Start COLLECTED MATERIAL

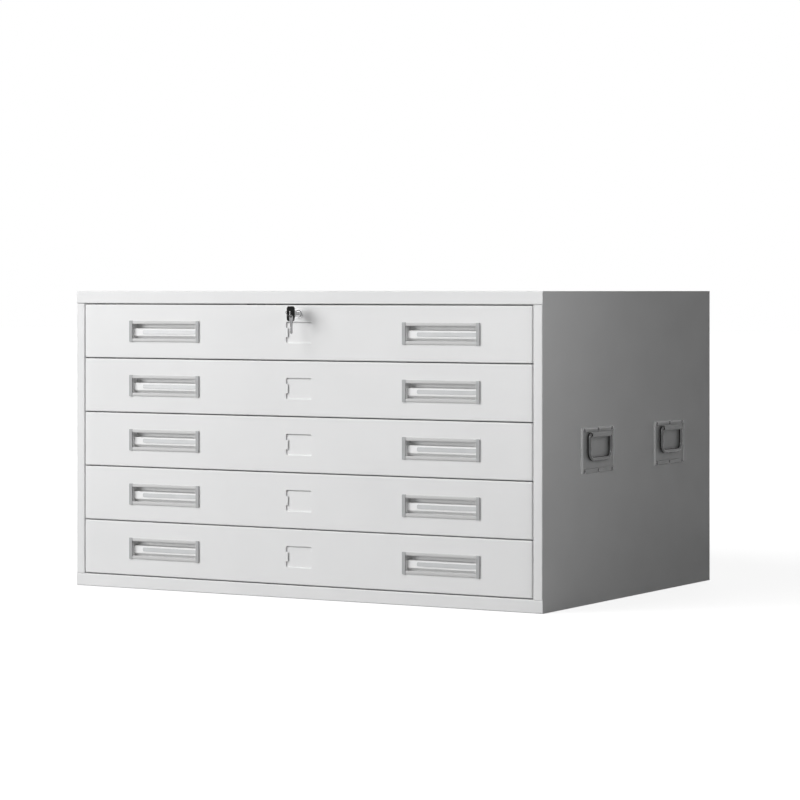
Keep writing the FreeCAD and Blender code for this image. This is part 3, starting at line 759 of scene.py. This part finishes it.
# %% Lock barrel
barrel_low, barrel_high = corners("lock_barrel")
BORE, SHANK, FLANGE = 5.55, 8.0, (barrel_high[0] - barrel_low[0]) / 2
NECK, THREAD_START, THREAD_STOP, THREAD_DEPTH, THREAD_POINTS = 1.5, 2, 0.5, 0.25, 41
ARC_POINTS = 7


def turned(section, sides=64):
    """Ring swept about the lock's axis: each section point (radius, y) goes round to
    (radius cos t, y, radius sin t). Both directions wrap, so there is no pole."""
    section = np.asarray(section, dtype=float)
    radius = section[:, 0]
    t = np.arange(sides)[:, None] * 2 * np.pi / sides
    y = np.broadcast_to(section[:, 1], (sides, len(section)))
    points = np.stack([radius * np.cos(t), y, LOCK_Z + radius * np.sin(t)], axis=-1)
    return shell(points, grid_faces(sides, len(section), wrap_rows=True, wrap_columns=True))


flange_front, flange_back, shank_back = barrel_low[1], FACE, barrel_high[1]
# the third corner only gives the rim its direction, so the arcs of the first two are kept
flange_part = rounded([(BORE, flange_front), (FLANGE, flange_front), (FLANGE, flange_back)],
                      [0.25, 0.9, 0.0], steps=ARC_POINTS)[:2 * ARC_POINTS]
thread_y = np.linspace(flange_back + THREAD_START, shank_back - THREAD_STOP, THREAD_POINTS)
thread_radius = SHANK - THREAD_DEPTH * (np.arange(THREAD_POINTS) % 2)
barrel_section = np.concatenate([
    flange_part, [(FLANGE, flange_back), (SHANK, flange_back), (SHANK, flange_back + NECK)],
    np.stack([thread_radius, thread_y], axis=1), [(SHANK, shank_back), (BORE, shank_back)],
])
make_piece("lock_turned_barrel", turned(barrel_section), lock_chrome, "drawer_1",
           ["lock_barrel"])

# %% [markdown]
# The key's head is moulded over the metal. It is a flat ring: the slot for the split ring
# inside, a rounded rectangle outside, and between the two a section with soft edges.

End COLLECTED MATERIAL

EXERCISE INSTRUCTIONS — Each line of the material should be duplicated exactly, please.

EXERCISE OUTPUT —
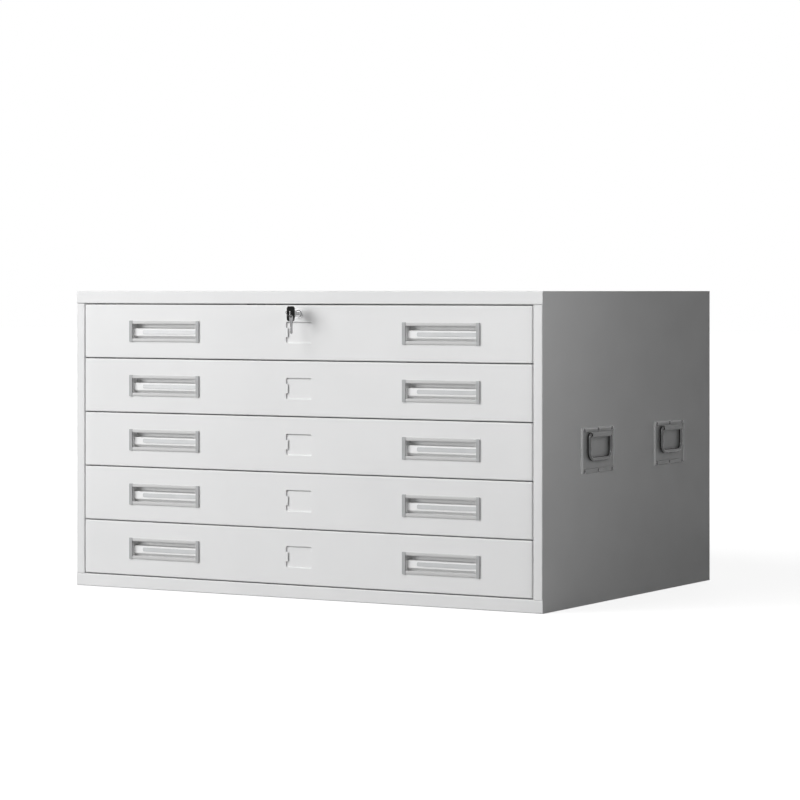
Keep writing the FreeCAD and Blender code for this image. This is part 3, starting at line 759 of scene.py. This part finishes it.
# %% Lock barrel
barrel_low, barrel_high = corners("lock_barrel")
BORE, SHANK, FLANGE = 5.55, 8.0, (barrel_high[0] - barrel_low[0]) / 2
NECK, THREAD_START, THREAD_STOP, THREAD_DEPTH, THREAD_POINTS = 1.5, 2, 0.5, 0.25, 41
ARC_POINTS = 7


def turned(section, sides=64):
    """Ring swept about the lock's axis: each section point (radius, y) goes round to
    (radius cos t, y, radius sin t). Both directions wrap, so there is no pole."""
    section = np.asarray(section, dtype=float)
    radius = section[:, 0]
    t = np.arange(sides)[:, None] * 2 * np.pi / sides
    y = np.broadcast_to(section[:, 1], (sides, len(section)))
    points = np.stack([radius * np.cos(t), y, LOCK_Z + radius * np.sin(t)], axis=-1)
    return shell(points, grid_faces(sides, len(section), wrap_rows=True, wrap_columns=True))


flange_front, flange_back, shank_back = barrel_low[1], FACE, barrel_high[1]
# the third corner only gives the rim its direction, so the arcs of the first two are kept
flange_part = rounded([(BORE, flange_front), (FLANGE, flange_front), (FLANGE, flange_back)],
                      [0.25, 0.9, 0.0], steps=ARC_POINTS)[:2 * ARC_POINTS]
thread_y = np.linspace(flange_back + THREAD_START, shank_back - THREAD_STOP, THREAD_POINTS)
thread_radius = SHANK - THREAD_DEPTH * (np.arange(THREAD_POINTS) % 2)
barrel_section = np.concatenate([
    flange_part, [(FLANGE, flange_back), (SHANK, flange_back), (SHANK, flange_back + NECK)],
    np.stack([thread_radius, thread_y], axis=1), [(SHANK, shank_back), (BORE, shank_back)],
])
make_piece("lock_turned_barrel", turned(barrel_section), lock_chrome, "drawer_1",
           ["lock_barrel"])

# %% [markdown]
# The key's head is moulded over the metal. It is a flat ring: the slot for the split ring
# inside, a rounded rectangle outside, and between the two a section with soft edges.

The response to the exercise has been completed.